GIVEN EXERCISE: Present the data once more in exactly its original form.

DATA SECTION:

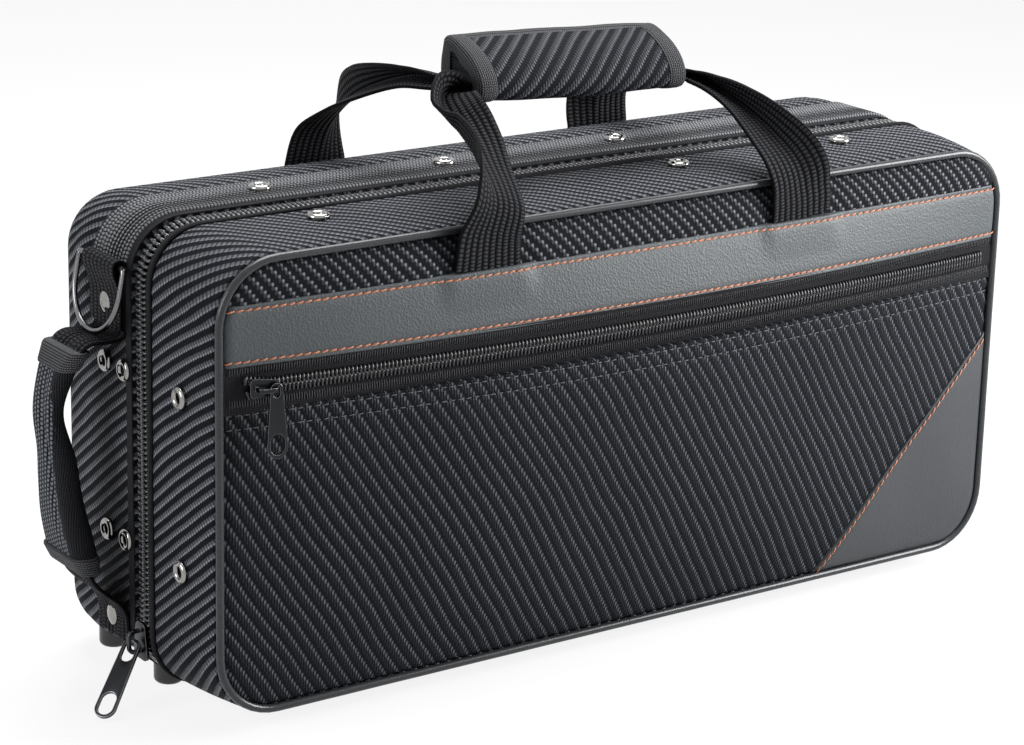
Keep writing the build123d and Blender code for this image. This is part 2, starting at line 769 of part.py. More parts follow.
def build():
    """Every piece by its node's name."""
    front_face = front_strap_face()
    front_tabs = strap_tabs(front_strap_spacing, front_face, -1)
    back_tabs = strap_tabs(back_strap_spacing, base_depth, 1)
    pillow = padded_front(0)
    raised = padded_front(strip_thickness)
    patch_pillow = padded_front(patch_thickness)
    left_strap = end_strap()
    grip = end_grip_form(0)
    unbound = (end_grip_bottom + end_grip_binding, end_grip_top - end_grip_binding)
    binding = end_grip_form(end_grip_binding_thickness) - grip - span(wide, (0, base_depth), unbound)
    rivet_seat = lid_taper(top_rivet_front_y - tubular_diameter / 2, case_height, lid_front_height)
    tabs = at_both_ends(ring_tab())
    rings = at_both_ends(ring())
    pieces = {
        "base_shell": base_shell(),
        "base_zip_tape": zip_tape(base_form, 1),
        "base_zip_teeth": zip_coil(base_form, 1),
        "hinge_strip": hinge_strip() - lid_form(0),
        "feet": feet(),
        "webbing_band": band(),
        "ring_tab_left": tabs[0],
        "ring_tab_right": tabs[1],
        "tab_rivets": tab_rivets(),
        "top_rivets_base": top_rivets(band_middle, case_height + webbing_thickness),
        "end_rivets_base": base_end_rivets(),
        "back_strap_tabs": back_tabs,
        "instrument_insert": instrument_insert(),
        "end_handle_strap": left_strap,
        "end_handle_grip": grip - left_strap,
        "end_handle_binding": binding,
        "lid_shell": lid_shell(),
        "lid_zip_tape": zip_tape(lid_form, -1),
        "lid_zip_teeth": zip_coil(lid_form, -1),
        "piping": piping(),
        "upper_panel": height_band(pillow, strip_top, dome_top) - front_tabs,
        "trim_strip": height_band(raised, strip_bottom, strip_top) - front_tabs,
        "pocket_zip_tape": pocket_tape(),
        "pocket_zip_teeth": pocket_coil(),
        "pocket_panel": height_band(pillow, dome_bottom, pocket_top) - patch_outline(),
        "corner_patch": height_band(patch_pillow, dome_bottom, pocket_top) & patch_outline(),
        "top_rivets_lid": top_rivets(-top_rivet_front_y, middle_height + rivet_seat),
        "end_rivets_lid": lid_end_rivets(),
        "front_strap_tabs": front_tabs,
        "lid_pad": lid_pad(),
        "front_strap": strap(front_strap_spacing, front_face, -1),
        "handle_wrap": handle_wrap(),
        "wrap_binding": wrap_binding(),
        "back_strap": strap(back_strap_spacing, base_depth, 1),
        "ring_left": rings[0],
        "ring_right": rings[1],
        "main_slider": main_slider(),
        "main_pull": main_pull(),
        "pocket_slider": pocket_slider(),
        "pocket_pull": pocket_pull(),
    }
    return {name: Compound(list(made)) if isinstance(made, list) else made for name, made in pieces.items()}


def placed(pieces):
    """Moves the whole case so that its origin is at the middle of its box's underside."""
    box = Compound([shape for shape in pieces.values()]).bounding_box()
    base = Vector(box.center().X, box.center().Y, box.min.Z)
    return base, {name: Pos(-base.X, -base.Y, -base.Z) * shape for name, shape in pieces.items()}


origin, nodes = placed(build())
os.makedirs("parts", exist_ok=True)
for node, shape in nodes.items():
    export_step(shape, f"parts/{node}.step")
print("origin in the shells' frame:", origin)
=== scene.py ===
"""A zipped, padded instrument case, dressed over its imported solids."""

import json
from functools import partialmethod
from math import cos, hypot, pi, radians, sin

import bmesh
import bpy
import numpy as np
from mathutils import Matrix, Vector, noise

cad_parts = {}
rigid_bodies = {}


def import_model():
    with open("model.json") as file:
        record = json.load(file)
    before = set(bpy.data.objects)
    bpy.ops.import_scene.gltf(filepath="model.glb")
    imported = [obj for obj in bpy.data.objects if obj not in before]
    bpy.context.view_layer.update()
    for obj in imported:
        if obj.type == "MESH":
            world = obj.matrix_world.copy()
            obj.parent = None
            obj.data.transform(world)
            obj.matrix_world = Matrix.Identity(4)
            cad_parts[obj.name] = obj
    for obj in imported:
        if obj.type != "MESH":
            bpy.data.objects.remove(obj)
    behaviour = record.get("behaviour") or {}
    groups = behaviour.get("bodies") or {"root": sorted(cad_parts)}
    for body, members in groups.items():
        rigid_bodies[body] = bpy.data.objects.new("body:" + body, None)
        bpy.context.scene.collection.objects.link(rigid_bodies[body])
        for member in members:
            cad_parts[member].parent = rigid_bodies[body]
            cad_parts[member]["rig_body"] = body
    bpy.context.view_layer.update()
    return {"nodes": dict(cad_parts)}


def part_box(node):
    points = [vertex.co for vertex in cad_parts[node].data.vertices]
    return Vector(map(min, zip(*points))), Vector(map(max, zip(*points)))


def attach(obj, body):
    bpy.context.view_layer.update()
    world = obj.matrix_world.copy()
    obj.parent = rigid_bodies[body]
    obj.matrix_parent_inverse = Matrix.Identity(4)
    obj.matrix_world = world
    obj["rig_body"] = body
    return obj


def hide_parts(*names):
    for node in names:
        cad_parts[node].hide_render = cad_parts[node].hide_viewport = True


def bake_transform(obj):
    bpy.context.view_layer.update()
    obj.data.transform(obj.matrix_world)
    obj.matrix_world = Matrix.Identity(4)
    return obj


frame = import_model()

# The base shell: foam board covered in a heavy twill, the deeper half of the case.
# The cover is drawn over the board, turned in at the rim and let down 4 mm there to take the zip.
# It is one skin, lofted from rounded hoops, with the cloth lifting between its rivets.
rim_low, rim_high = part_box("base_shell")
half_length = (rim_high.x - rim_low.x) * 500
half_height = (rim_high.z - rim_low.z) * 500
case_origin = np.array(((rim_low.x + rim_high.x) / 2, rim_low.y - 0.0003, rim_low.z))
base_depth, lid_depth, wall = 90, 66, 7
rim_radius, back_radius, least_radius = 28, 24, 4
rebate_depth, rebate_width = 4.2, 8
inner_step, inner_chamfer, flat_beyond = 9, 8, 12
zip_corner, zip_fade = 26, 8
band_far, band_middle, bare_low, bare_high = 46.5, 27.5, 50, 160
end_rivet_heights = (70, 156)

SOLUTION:
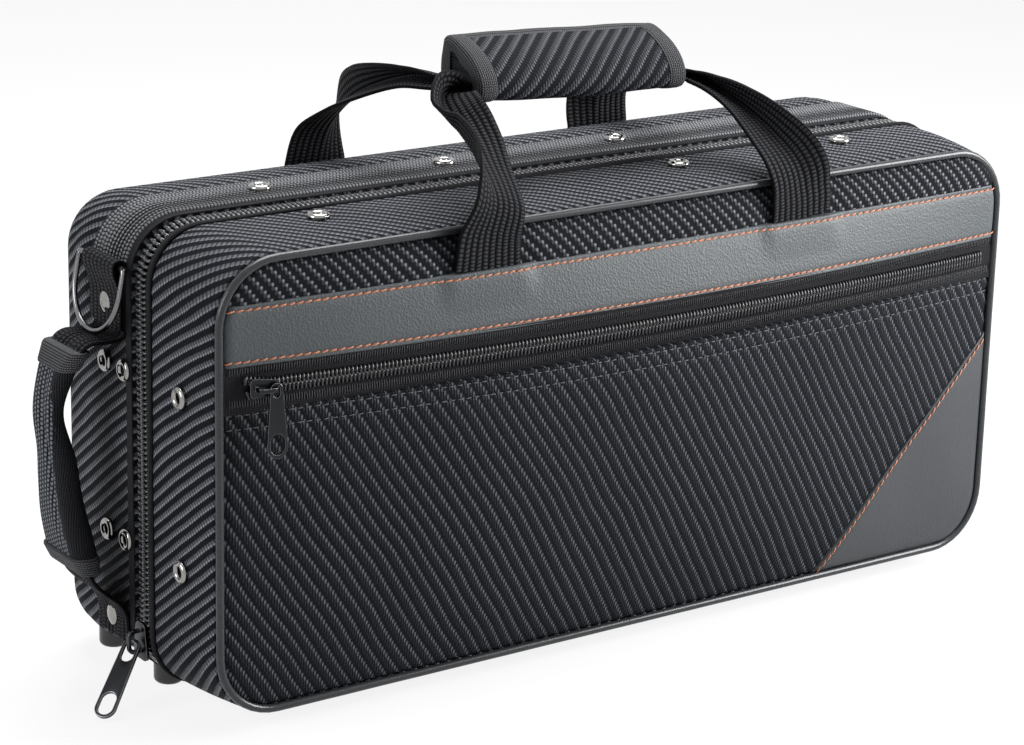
Keep writing the build123d and Blender code for this image. This is part 2, starting at line 769 of part.py. More parts follow.
def build():
    """Every piece by its node's name."""
    front_face = front_strap_face()
    front_tabs = strap_tabs(front_strap_spacing, front_face, -1)
    back_tabs = strap_tabs(back_strap_spacing, base_depth, 1)
    pillow = padded_front(0)
    raised = padded_front(strip_thickness)
    patch_pillow = padded_front(patch_thickness)
    left_strap = end_strap()
    grip = end_grip_form(0)
    unbound = (end_grip_bottom + end_grip_binding, end_grip_top - end_grip_binding)
    binding = end_grip_form(end_grip_binding_thickness) - grip - span(wide, (0, base_depth), unbound)
    rivet_seat = lid_taper(top_rivet_front_y - tubular_diameter / 2, case_height, lid_front_height)
    tabs = at_both_ends(ring_tab())
    rings = at_both_ends(ring())
    pieces = {
        "base_shell": base_shell(),
        "base_zip_tape": zip_tape(base_form, 1),
        "base_zip_teeth": zip_coil(base_form, 1),
        "hinge_strip": hinge_strip() - lid_form(0),
        "feet": feet(),
        "webbing_band": band(),
        "ring_tab_left": tabs[0],
        "ring_tab_right": tabs[1],
        "tab_rivets": tab_rivets(),
        "top_rivets_base": top_rivets(band_middle, case_height + webbing_thickness),
        "end_rivets_base": base_end_rivets(),
        "back_strap_tabs": back_tabs,
        "instrument_insert": instrument_insert(),
        "end_handle_strap": left_strap,
        "end_handle_grip": grip - left_strap,
        "end_handle_binding": binding,
        "lid_shell": lid_shell(),
        "lid_zip_tape": zip_tape(lid_form, -1),
        "lid_zip_teeth": zip_coil(lid_form, -1),
        "piping": piping(),
        "upper_panel": height_band(pillow, strip_top, dome_top) - front_tabs,
        "trim_strip": height_band(raised, strip_bottom, strip_top) - front_tabs,
        "pocket_zip_tape": pocket_tape(),
        "pocket_zip_teeth": pocket_coil(),
        "pocket_panel": height_band(pillow, dome_bottom, pocket_top) - patch_outline(),
        "corner_patch": height_band(patch_pillow, dome_bottom, pocket_top) & patch_outline(),
        "top_rivets_lid": top_rivets(-top_rivet_front_y, middle_height + rivet_seat),
        "end_rivets_lid": lid_end_rivets(),
        "front_strap_tabs": front_tabs,
        "lid_pad": lid_pad(),
        "front_strap": strap(front_strap_spacing, front_face, -1),
        "handle_wrap": handle_wrap(),
        "wrap_binding": wrap_binding(),
        "back_strap": strap(back_strap_spacing, base_depth, 1),
        "ring_left": rings[0],
        "ring_right": rings[1],
        "main_slider": main_slider(),
        "main_pull": main_pull(),
        "pocket_slider": pocket_slider(),
        "pocket_pull": pocket_pull(),
    }
    return {name: Compound(list(made)) if isinstance(made, list) else made for name, made in pieces.items()}


def placed(pieces):
    """Moves the whole case so that its origin is at the middle of its box's underside."""
    box = Compound([shape for shape in pieces.values()]).bounding_box()
    base = Vector(box.center().X, box.center().Y, box.min.Z)
    return base, {name: Pos(-base.X, -base.Y, -base.Z) * shape for name, shape in pieces.items()}


origin, nodes = placed(build())
os.makedirs("parts", exist_ok=True)
for node, shape in nodes.items():
    export_step(shape, f"parts/{node}.step")
print("origin in the shells' frame:", origin)
=== scene.py ===
"""A zipped, padded instrument case, dressed over its imported solids."""

import json
from functools import partialmethod
from math import cos, hypot, pi, radians, sin

import bmesh
import bpy
import numpy as np
from mathutils import Matrix, Vector, noise

cad_parts = {}
rigid_bodies = {}


def import_model():
    with open("model.json") as file:
        record = json.load(file)
    before = set(bpy.data.objects)
    bpy.ops.import_scene.gltf(filepath="model.glb")
    imported = [obj for obj in bpy.data.objects if obj not in before]
    bpy.context.view_layer.update()
    for obj in imported:
        if obj.type == "MESH":
            world = obj.matrix_world.copy()
            obj.parent = None
            obj.data.transform(world)
            obj.matrix_world = Matrix.Identity(4)
            cad_parts[obj.name] = obj
    for obj in imported:
        if obj.type != "MESH":
            bpy.data.objects.remove(obj)
    behaviour = record.get("behaviour") or {}
    groups = behaviour.get("bodies") or {"root": sorted(cad_parts)}
    for body, members in groups.items():
        rigid_bodies[body] = bpy.data.objects.new("body:" + body, None)
        bpy.context.scene.collection.objects.link(rigid_bodies[body])
        for member in members:
            cad_parts[member].parent = rigid_bodies[body]
            cad_parts[member]["rig_body"] = body
    bpy.context.view_layer.update()
    return {"nodes": dict(cad_parts)}


def part_box(node):
    points = [vertex.co for vertex in cad_parts[node].data.vertices]
    return Vector(map(min, zip(*points))), Vector(map(max, zip(*points)))


def attach(obj, body):
    bpy.context.view_layer.update()
    world = obj.matrix_world.copy()
    obj.parent = rigid_bodies[body]
    obj.matrix_parent_inverse = Matrix.Identity(4)
    obj.matrix_world = world
    obj["rig_body"] = body
    return obj


def hide_parts(*names):
    for node in names:
        cad_parts[node].hide_render = cad_parts[node].hide_viewport = True


def bake_transform(obj):
    bpy.context.view_layer.update()
    obj.data.transform(obj.matrix_world)
    obj.matrix_world = Matrix.Identity(4)
    return obj


frame = import_model()

# The base shell: foam board covered in a heavy twill, the deeper half of the case.
# The cover is drawn over the board, turned in at the rim and let down 4 mm there to take the zip.
# It is one skin, lofted from rounded hoops, with the cloth lifting between its rivets.
rim_low, rim_high = part_box("base_shell")
half_length = (rim_high.x - rim_low.x) * 500
half_height = (rim_high.z - rim_low.z) * 500
case_origin = np.array(((rim_low.x + rim_high.x) / 2, rim_low.y - 0.0003, rim_low.z))
base_depth, lid_depth, wall = 90, 66, 7
rim_radius, back_radius, least_radius = 28, 24, 4
rebate_depth, rebate_width = 4.2, 8
inner_step, inner_chamfer, flat_beyond = 9, 8, 12
zip_corner, zip_fade = 26, 8
band_far, band_middle, bare_low, bare_high = 46.5, 27.5, 50, 160
end_rivet_heights = (70, 156)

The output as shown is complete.